Because that identifies kind of what people are coming to your site for pretty quickly. If you're able to measure their subsequent behavior and then ask whether they were successful, it does require behavioral analytics capabilities on a website. But this is probably the most powerful tool that you can use when you're measuring usability of a website, or and trying to figure out if your content is effective.

Intercept surveys. Everybody's favorite survey when you're trying to do something and pops up and it's like taking a brief survey. Has anybody ever said yes to that? Anybody know? No, I don't know what they're for. And then email service Okay, so we're gonna talk a little bit about designing research for your users.

Can everybody identify a user persona or user group, or something that they're working, on or have worked on, or is somebody not able to do that? Yes, yes, yes you feel like the airline agent. Are you able to perform the duties assigned to you in the emergency exit row?

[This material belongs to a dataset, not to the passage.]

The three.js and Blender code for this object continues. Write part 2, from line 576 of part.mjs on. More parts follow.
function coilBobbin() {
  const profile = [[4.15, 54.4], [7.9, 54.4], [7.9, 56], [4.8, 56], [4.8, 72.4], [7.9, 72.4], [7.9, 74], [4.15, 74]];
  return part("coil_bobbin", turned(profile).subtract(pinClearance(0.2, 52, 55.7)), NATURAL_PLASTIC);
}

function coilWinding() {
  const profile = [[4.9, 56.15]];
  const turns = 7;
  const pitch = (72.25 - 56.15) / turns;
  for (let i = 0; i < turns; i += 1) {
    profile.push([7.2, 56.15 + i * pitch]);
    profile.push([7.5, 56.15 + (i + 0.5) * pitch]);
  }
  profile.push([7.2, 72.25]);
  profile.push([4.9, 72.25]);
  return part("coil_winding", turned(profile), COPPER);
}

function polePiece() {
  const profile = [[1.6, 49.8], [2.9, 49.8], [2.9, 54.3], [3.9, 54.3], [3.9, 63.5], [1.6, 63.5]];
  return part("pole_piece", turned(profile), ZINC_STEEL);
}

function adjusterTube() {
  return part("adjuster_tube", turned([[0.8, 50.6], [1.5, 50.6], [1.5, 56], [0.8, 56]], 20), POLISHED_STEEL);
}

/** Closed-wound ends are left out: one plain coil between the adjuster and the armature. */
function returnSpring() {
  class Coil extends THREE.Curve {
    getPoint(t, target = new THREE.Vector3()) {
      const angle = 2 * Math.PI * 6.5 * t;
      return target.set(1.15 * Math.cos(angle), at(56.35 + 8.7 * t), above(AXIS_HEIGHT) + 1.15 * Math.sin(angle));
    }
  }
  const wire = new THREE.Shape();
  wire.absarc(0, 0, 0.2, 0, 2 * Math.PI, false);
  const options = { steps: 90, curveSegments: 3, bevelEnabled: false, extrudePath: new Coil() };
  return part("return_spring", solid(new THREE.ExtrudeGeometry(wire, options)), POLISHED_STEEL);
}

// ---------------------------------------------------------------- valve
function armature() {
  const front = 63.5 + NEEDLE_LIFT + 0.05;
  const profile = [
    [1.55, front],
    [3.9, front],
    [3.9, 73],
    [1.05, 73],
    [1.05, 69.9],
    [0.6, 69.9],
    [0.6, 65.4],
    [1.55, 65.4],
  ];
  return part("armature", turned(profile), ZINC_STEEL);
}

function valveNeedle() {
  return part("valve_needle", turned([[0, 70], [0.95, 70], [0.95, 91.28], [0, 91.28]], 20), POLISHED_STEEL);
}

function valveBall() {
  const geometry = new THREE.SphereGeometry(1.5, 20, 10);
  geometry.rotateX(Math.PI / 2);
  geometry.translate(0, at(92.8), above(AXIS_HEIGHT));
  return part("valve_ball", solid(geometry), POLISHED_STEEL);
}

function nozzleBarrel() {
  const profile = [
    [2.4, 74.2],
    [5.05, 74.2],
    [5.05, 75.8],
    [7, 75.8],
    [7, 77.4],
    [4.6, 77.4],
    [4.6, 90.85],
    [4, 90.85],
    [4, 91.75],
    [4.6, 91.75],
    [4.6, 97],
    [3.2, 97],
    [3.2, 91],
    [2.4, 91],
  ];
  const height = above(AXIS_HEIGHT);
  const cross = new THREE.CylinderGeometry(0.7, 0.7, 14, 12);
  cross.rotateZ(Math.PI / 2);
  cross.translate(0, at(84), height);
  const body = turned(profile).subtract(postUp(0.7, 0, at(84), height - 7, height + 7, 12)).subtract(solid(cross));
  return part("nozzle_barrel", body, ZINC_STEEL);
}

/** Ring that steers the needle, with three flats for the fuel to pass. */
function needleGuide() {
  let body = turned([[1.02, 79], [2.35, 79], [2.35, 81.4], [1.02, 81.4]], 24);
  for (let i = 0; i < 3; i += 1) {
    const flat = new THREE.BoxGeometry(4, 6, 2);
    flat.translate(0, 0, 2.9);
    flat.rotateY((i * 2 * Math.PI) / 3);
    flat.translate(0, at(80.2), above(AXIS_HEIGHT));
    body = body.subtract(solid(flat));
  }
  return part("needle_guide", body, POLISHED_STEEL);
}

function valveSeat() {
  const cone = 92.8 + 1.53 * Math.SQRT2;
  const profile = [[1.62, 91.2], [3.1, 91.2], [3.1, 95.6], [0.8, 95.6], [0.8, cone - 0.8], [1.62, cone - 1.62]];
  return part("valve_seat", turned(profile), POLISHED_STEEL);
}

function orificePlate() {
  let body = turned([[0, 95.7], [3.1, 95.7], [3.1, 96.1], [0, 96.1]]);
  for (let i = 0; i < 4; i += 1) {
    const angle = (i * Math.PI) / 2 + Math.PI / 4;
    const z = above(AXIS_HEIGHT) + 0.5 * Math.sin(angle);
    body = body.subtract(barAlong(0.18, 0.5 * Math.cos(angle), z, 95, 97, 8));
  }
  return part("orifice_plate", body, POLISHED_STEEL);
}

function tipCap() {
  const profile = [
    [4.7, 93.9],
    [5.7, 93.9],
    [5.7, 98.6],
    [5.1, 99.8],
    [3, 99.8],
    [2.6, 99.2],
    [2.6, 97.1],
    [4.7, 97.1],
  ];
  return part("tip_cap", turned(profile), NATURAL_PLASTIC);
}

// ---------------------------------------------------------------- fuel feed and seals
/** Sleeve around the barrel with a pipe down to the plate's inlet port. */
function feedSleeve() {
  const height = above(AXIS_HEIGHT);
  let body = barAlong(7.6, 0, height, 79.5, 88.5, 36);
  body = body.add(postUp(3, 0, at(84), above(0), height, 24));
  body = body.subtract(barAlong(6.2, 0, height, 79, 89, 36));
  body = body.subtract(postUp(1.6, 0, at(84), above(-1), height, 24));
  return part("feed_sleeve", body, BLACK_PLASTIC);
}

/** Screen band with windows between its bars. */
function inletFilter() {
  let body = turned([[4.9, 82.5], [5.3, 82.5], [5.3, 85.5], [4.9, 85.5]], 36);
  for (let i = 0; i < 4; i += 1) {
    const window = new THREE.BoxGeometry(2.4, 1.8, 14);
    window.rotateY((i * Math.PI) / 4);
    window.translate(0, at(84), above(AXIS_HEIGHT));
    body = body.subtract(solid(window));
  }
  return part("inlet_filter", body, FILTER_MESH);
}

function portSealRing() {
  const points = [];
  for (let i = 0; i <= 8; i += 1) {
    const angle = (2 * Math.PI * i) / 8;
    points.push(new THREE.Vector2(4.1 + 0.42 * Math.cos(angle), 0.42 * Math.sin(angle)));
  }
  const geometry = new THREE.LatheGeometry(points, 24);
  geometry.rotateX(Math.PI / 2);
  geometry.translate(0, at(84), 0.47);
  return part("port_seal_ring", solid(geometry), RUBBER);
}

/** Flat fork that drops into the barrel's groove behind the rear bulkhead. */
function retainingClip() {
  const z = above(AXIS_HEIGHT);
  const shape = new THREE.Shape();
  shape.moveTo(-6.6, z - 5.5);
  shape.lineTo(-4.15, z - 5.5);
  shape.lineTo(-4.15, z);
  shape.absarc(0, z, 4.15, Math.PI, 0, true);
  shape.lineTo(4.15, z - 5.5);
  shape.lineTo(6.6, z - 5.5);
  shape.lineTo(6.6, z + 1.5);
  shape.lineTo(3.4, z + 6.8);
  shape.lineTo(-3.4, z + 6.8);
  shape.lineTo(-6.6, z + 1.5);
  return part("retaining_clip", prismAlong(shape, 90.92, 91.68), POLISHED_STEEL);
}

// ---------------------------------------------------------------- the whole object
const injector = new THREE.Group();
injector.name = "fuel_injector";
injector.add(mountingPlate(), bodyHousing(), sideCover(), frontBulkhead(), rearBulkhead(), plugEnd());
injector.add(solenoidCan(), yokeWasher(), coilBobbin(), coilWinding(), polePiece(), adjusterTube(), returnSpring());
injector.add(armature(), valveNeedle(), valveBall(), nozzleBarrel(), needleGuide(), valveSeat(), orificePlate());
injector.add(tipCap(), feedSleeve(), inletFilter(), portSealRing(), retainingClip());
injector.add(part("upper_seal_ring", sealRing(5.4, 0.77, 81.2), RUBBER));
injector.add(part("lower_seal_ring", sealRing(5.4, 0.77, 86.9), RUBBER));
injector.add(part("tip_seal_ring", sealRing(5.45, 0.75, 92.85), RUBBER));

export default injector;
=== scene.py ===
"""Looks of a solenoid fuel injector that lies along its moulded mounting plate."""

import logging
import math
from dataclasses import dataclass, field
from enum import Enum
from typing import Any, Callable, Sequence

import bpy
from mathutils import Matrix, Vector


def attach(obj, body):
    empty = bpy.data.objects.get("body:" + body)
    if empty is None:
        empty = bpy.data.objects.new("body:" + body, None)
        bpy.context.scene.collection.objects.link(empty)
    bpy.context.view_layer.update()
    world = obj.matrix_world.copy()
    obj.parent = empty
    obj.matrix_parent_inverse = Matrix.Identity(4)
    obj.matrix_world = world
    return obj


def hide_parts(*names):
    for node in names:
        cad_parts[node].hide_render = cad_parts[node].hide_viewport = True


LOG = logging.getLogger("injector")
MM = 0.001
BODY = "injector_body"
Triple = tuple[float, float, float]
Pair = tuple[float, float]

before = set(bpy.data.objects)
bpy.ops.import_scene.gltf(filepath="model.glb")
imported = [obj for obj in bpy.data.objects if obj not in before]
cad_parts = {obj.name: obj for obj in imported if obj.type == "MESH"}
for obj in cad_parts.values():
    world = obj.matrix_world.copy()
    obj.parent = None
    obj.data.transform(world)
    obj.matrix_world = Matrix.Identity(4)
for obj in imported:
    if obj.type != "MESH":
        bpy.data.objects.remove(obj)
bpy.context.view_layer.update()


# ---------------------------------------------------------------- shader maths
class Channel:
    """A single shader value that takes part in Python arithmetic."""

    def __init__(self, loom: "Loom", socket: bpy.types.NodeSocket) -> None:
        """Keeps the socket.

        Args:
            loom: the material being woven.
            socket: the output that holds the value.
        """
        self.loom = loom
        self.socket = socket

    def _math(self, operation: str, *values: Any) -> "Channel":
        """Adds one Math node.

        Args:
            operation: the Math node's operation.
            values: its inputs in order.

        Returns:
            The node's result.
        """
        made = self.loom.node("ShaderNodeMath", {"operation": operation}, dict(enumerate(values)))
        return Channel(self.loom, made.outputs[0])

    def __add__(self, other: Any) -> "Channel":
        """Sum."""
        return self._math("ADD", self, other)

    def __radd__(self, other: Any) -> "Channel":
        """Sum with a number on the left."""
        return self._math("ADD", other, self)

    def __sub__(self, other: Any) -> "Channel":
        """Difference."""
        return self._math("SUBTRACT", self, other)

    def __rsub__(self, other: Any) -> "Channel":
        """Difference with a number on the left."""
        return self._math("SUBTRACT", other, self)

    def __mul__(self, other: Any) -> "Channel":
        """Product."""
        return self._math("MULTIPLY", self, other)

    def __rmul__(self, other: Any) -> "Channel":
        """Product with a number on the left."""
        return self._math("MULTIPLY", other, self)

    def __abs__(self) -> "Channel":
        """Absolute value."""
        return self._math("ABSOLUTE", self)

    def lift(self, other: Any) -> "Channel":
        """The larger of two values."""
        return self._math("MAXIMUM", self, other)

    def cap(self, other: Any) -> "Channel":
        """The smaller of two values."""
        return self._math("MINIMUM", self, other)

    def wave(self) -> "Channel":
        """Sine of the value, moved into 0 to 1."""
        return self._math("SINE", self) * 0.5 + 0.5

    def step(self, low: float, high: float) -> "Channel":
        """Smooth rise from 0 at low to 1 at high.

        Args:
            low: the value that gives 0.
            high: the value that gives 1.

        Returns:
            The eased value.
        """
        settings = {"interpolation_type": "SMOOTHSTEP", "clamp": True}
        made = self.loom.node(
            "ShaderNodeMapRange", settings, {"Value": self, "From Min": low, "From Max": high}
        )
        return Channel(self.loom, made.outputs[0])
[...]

Okay, so, we wonder, this is the question you hope to answer through your user research. What is the core question or the couple of questions you would like to have answers to? Why do you care? What do you assume to be true before you ask this question, and what do you actually know, okay?

So here's an example. We wonder, do prospective students graduating from high school care as much about money as their parents do? This is for financial aid section. We care because it affects who we write financing and financial aid messages for and where we put that information on our website.

We assume that parents who are paying for college care more than their kids do. We do know that kids who are paying their own way need this information to even consider a school, okay? So see how this opens the door to some really specific interesting user research.